Geographer/ Landscape Ecologist / Data Scientist

Organization

Helmholtz Centre for Environmental Research (UFZ)

Deadline

Monday, July 15, 2019

Start Date

Monday, July 15, 2019

In the 3rd party funded project GEOKUR we aim at investigating how modern data science methodologies can help developing tools that support analysis of impacts of global land use dynamics on biodiversity and ecosystem services. The project is coordinated by Prof. Ralf Seppelt (Computational Landscape Ecology department UFZ) in cooperation with Prof. Lars Bernard (TU Dresden’s Geoinformatics group), Dr. Carsten Meyer (head of iDiv’s Macroecology & Society group) and further international partners.

Geographer/ Landscape Ecologist / Data Scientist (f/m/x)

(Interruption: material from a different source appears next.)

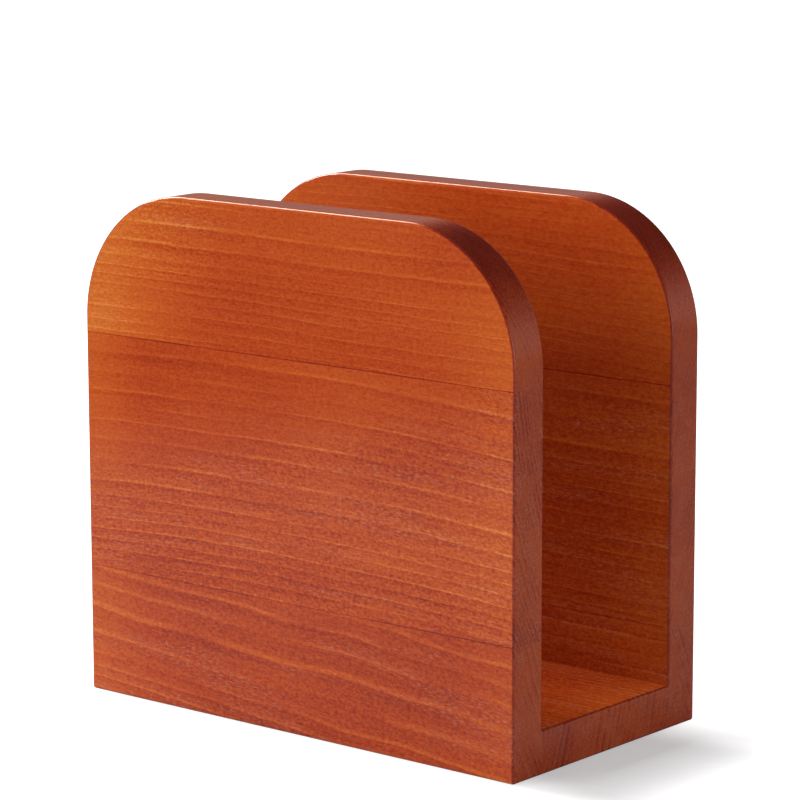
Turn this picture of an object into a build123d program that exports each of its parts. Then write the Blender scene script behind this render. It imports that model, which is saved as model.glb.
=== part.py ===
"""Napkin holder: two upright panels with rounded top corners, joined by a base board.

Each panel is edge-glued from three horizontal staves. The base board lies between the panels, flush
with them underneath and at both ends, and blind fluted dowels hold it to them.
Millimetres. +X runs along the panels, +Y from the front panel to the back one, +Z up. The origin is on
the underside, at the centre of the holder.
"""

from build123d import *
import os

# Boards
panel_width = 150.0
panel_height = 142.0
panel_thickness = 12.0
corner_radius = 36.0
base_thickness = 12.0
pocket_depth = 56.0  # clear space between the two panels
arris_radius = 0.8  # every edge that shows is eased

# Staves: the middle one has its full width, the outer two are trimmed to the panel's height
full_stave_width = 66.0
front_stave_drop = 2.0  # from the panel's mid height down to the middle of its full stave
back_stave_drop = 10.0

# Fluted dowels between the base board and the panels
dowel_diameter = 6.0
dowel_length = 24.0
dowel_end_chamfer = 0.7
dowel_count = 3
dowel_end_distance = 25.0  # from each end of the base board to the nearest dowel axis
dowel_hole_clearance = 0.05  # all round, filled by glue
dowel_hole_skin = 4.0  # wood left between a hole in a panel and the panel's outer face
glue_pocket = 1.0  # left beyond each end of a dowel
flute_count = 12
flute_radius = 0.35

# Worked out from the sizes above
holder_depth = pocket_depth + 2 * panel_thickness
panel_hole_depth = panel_thickness - dowel_hole_skin
dowel_length_in_panel = panel_hole_depth - glue_pocket
base_hole_depth = dowel_length - dowel_length_in_panel + glue_pocket
dowel_hole_radius = dowel_diameter / 2 + dowel_hole_clearance
dowel_height = base_thickness / 2
dowel_pitch = (panel_width - 2 * dowel_end_distance) / (dowel_count - 1)

# Upright planes that face forwards: the front panel's outer face, and the base board's two joints
front_outer_plane = Plane.XZ.offset(holder_depth / 2)
front_joint_plane = Plane.XZ.offset(pocket_depth / 2)
back_joint_plane = Plane.XZ.offset(-pocket_depth / 2)


def write(piece, name):
    """Labels a finished piece and writes it under its own name."""
    piece.label = name
    export_step(piece, f"parts/{name}.step")


def dowel_hole_row():
    """Draws the row of dowel holes on the sketch plane in use."""
    with Locations((0, dowel_height)):
        with GridLocations(dowel_pitch, 0, dowel_count, 1):
            Circle(dowel_hole_radius)


def panel_above_base():
    """The panel from the top of the base board up: two rounded corners, and eased round both faces."""
    with BuildPart() as upper:
        with BuildSketch(front_outer_plane) as outline:
            Rectangle(panel_width, panel_height, align=(Align.CENTER, Align.MIN))
            fillet(outline.vertices().group_by(Axis.Y)[-1], radius=corner_radius)
            Rectangle(
                panel_width,
                base_thickness,
                align=(Align.CENTER, Align.MIN),
                mode=Mode.SUBTRACT,
            )
        extrude(amount=-panel_thickness)
        outer_face = upper.faces().sort_by(Axis.Y)[0]
        inner_face = upper.faces().sort_by(Axis.Y)[-1]
        outer_edges = outer_face.edges().sort_by(Axis.Z)[1:]
        inner_edges = inner_face.edges().sort_by(Axis.Z)[1:]
        fillet(outer_edges + inner_edges, radius=arris_radius)
    return upper.part


def panel_beside_base():
    """The panel's foot, eased outside and underneath, and square where the base board meets it."""
    with BuildPart() as foot:
        with BuildSketch(front_outer_plane):
            Rectangle(panel_width, base_thickness, align=(Align.CENTER, Align.MIN))
        extrude(amount=-panel_thickness)
        outer_face = foot.faces().sort_by(Axis.Y)[0]
        outer_edges = outer_face.edges().sort_by(Axis.Z)[:-1]
        end_edges_below = foot.edges().filter_by(Axis.Y).group_by(Axis.Z)[0]
        fillet(outer_edges + end_edges_below, radius=arris_radius)
    return foot.part


def front_panel():
    """The whole front panel before it is divided into staves, with its blind dowel holes."""
    upper = panel_above_base()
    foot = panel_beside_base()
    with BuildPart() as panel:
        add(upper)
        add(foot)
        with BuildSketch(front_joint_plane):
            dowel_hole_row()
        extrude(amount=panel_hole_depth, mode=Mode.SUBTRACT)
    return panel.part


def write_staves(panel, stave_drop, side):
    """Divides a panel at its two seams and writes its three staves."""
    lower_seam = panel_height / 2 - stave_drop - full_stave_width / 2
    upper_seam = lower_seam + full_stave_width
    with BuildPart() as bottom_stave:
        add(panel)
        split(bisect_by=Plane.XY.offset(lower_seam), keep=Keep.BOTTOM)
    with BuildPart() as middle_stave:
        add(panel)
        split(bisect_by=Plane.XY.offset(lower_seam), keep=Keep.TOP)
        split(bisect_by=Plane.XY.offset(upper_seam), keep=Keep.BOTTOM)
    with BuildPart() as top_stave:
        add(panel)
        split(bisect_by=Plane.XY.offset(upper_seam), keep=Keep.TOP)
    write(bottom_stave.part, f"{side}_panel_bottom_stave")
    write(middle_stave.part, f"{side}_panel_middle_stave")
    write(top_stave.part, f"{side}_panel_top_stave")


def write_base_board():
    """The board between the panels, eased across its ends, with dowel holes in its long edges."""
    with BuildPart() as base:
        with BuildSketch(Plane.XY):
            Rectangle(panel_width, pocket_depth)
        extrude(amount=base_thickness)
        fillet(base.edges().filter_by(Axis.Y), radius=arris_radius)
        with BuildSketch(front_joint_plane):
            dowel_hole_row()
        extrude(amount=-base_hole_depth, mode=Mode.SUBTRACT)
        with BuildSketch(back_joint_plane):
            dowel_hole_row()
        extrude(amount=base_hole_depth, mode=Mode.SUBTRACT)
    write(base.part, "base_board")


def fluted_dowel(x):
    """One dowel of the front joint: its outer end is in the front panel, the rest in the base board."""
    outer_end_plane = Plane.XZ.offset(pocket_depth / 2 + dowel_length_in_panel)
    with BuildPart() as dowel:
        with BuildSketch(outer_end_plane):
            with Locations((x, dowel_height)):
                Circle(dowel_diameter / 2)
        extrude(amount=-dowel_length)
        chamfer(dowel.edges().filter_by(GeomType.CIRCLE), length=dowel_end_chamfer)
        with BuildSketch(outer_end_plane):
            with Locations((x, dowel_height)):
                with PolarLocations(dowel_diameter / 2, flute_count):
                    Circle(flute_radius)
        extrude(amount=-dowel_length, mode=Mode.SUBTRACT)
    return dowel.part


def write_dowels():
    """Both rows of dowels, numbered from the left. The back row mirrors the front one."""
    first_x = -(dowel_count - 1) * dowel_pitch / 2
    for number in range(dowel_count):
        dowel = fluted_dowel(first_x + number * dowel_pitch)
        write(dowel, f"front_dowel_{number + 1}")
        write(mirror(dowel, about=Plane.XZ), f"back_dowel_{number + 1}")


os.makedirs("parts", exist_ok=True)
whole_front_panel = front_panel()
write_staves(whole_front_panel, front_stave_drop, "front")
write_staves(mirror(whole_front_panel, about=Plane.XZ), back_stave_drop, "back")
write_base_board()
write_dowels()
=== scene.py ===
"""The looks of a wooden napkin holder: stained, satin-lacquered softwood boards in a plain studio.

Metres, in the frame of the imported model: +X along the panels, +Y from the front panel to the back one,
+Z up. Each board is modelled on the box of the CAD node that it stands for. Its wood is one solid
pattern of growth rings and fibres, worked out in millimetres, so that the faces, the edges and the end
grain belong together.
"""

import math
from collections import namedtuple
from functools import partial, reduce

import bmesh
import bpy
from mathutils import Matrix, Vector


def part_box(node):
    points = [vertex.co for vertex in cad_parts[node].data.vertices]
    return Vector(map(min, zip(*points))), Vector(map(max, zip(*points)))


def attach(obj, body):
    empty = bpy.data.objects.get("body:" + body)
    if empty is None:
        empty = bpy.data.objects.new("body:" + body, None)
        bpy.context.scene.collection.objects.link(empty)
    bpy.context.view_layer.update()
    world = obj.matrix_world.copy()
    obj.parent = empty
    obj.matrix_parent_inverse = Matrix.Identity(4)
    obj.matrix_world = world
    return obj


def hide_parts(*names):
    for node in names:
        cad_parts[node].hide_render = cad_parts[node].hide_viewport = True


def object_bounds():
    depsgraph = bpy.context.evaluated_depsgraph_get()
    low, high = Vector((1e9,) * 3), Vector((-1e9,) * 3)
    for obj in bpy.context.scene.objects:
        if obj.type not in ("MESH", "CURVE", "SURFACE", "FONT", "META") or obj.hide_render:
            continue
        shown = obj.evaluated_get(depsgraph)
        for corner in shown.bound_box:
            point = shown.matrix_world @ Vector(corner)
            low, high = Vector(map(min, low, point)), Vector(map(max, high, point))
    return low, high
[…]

Subject: Ontologies and data provenance analysis to support interdisciplinary research and synthesis on land systems / land-use changes

To start at the earliest possible date.
Working time: 100% (39 hours per week), limited to 36 months

Your tasks:

Most global scale studies that assess biodiversity and ecosystem services (such as food or clean water) rely on land use, land cover and socio-economic data, which typically were produced originally for different purposes. Moreover, these data usually inherit considerable uncertainties and ambiguities. For example, a gridded land-use map may have been developed through a model that interpolated land-use patterns into areas without field observations, and the assumptions behind this model may constrain later applications without circular reasoning. A correct re-use of (big)-data, therefore, strongly depends on the availability and quality of associated meta-data that allow understanding the provenance of different data products, the consequences of data-aggregation with respect to correctness and consistency, and the avoidance of circular reasoning.

This post is specifically responsible for

  • developing interdisciplinary case studies revolving around impacts of global land use / land systems dynamics on biodiversity and food security that showcase the critical need for correctly re-using gridded data products when addressing land-system science questions

  • testing and validating prototypical IT tools developed within the GEOKUR team that support such correct re-use of data in the context of those case studies.